Protips¶
Below are tips and tricks to use dstack
more efficiently.
Fleets¶
By default, when running dev environments, tasks, or services, dstack apply
reuses idle
instances from existing fleets. If no idle
instances match the requirements, it creates a new fleet automatically.
To avoid creating new fleet automatically,
set creation_policy
to reuse
in the configuration.
Use fleets configurations to create fleets manually. This reduces startup time for dev environments, tasks, and services, and is very convenient if you want to reuse fleets across runs.
Dev environments¶
Before running a task or service, it's recommended that you first start with a dev environment. Dev environments allow you to run commands interactively.

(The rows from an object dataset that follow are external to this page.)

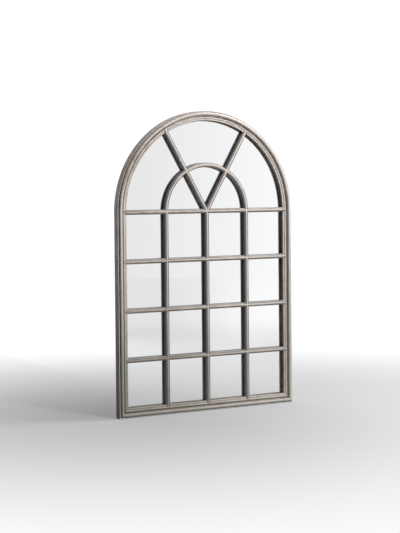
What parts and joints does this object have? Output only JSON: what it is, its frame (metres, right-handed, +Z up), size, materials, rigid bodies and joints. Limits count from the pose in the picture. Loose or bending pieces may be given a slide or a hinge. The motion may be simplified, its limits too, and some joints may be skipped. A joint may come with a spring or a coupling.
{
  "type": "window mirror",
  "caption": "Arched window-style wall mirror: moulded pewter frame, round-nosed glazing bars with an inner arch and slanting bars, and swinging hanger rings.",
  "frame": {"origin": "centre of the arched head on the wall plane: on the mirror's centre line, at the springline bar's centre, on the back board's back face", "axes": "+Z up; +Y into the wall, out of the back; -Y is the mirror's front; +X to the right of a person who looks into the mirror"},
  "size_m": [0.9, 0.045, 1.35],
  "materials": {
    "pewter_paint": "wood painted in antique pewter, satin, rubbed brown in the hollows",
    "bare_wood": "raw beech",
    "silvered_glass": "clear float glass, silvered on its back",
    "grey_card": "plain grey card",
    "brown_board": "raw fibreboard",
    "zinc_steel": "bright zinc plate"
  },
  "bodies": {
    "mirror": {"left_stile": "pewter_paint", "right_stile": "pewter_paint", "bottom_rail": "pewter_paint", "head_left": "pewter_paint", "head_right": "pewter_paint", "joint_biscuits": "bare_wood", "upright_bar_left": "pewter_paint", "upright_bar_centre": "pewter_paint", "upright_bar_right": "pewter_paint", "springline_bar": "pewter_paint", "cross_bar_upper": "pewter_paint", "cross_bar_middle": "pewter_paint", "cross_bar_lower": "pewter_paint", "arch_bar": "pewter_paint", "slant_bar_left": "pewter_paint", "slant_bar_right": "pewter_paint", "bar_dowels": "bare_wood", "mirror_glass": "silvered_glass", "cushion_sheet": "grey_card", "back_board": "brown_board", "board_points": "zinc_steel", "hanger_strap_left": "zinc_steel", "hanger_strap_right": "zinc_steel", "hanger_screws": "zinc_steel"},
    "left_ring": {"hanger_ring_left": "zinc_steel"},
    "right_ring": {"hanger_ring_right": "zinc_steel"}
  },
  "joints": [
    {"name": "left_ring_swing", "type": "hinge", "parent": "mirror", "child": "left_ring", "pos_m": [-0.4315, -0.00594, -0.11], "axis": [-1, 0, 0], "range_deg": [-15, 175]},
    {"name": "right_ring_swing", "type": "hinge", "parent": "mirror", "child": "right_ring", "pos_m": [0.4315, -0.00594, -0.11], "axis": [-1, 0, 0], "range_deg": [-15, 175]}
  ]
}
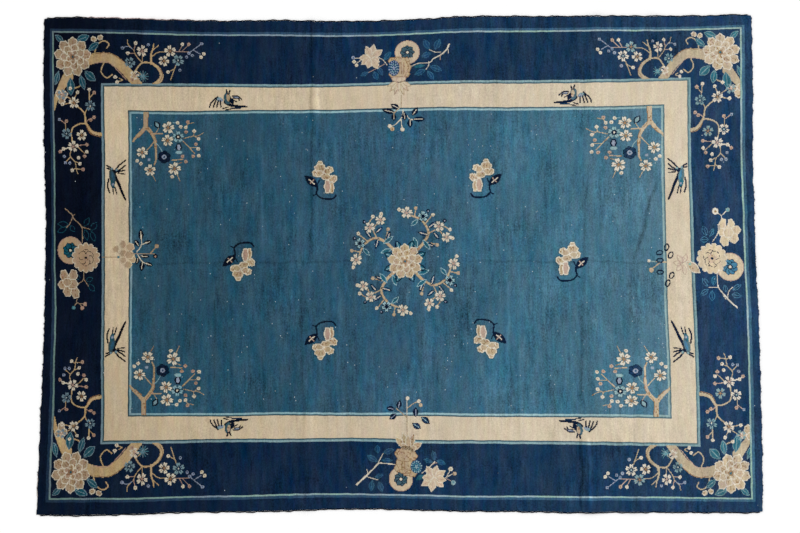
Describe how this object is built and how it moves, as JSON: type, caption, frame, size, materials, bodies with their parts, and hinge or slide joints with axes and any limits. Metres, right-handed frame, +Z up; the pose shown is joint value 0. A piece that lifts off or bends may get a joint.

Once the commands work, go ahead and run them as a task or a service.
Notebooks
VS Code
When you access a dev environment using your desktop VS Code, it allows you to work with Jupyter notebooks via its pre-configured and easy-to-use extension.
JupyterLab
If you prefer to use JupyterLab, you can run it as a task:
type: task
commands:
- pip install jupyterlab
- jupyter lab --allow-root
ports:
- 8888
Tasks vs. services¶
Tasks can be used not only for batch jobs but also for web applications.
type: task
name: streamlit-task
python: "3.10"
commands:
- pip3 install streamlit
- streamlit hello
ports:
- 8501
While you run a task, dstack apply
forwards the remote ports to localhost
.
$ dstack apply -f app.dstack.yml
Welcome to Streamlit. Check out our demo in your browser.
Local URL: http://localhost:8501
This allows you to access the remote 8501
port on localhost:8501
while the CLI is attached.
Port mapping
If you want to override the local port, use the --port
option:
$ dstack apply -f app.dstack.yml --port 3000:8501
This will forward the remote 8501
port to localhost:3000
.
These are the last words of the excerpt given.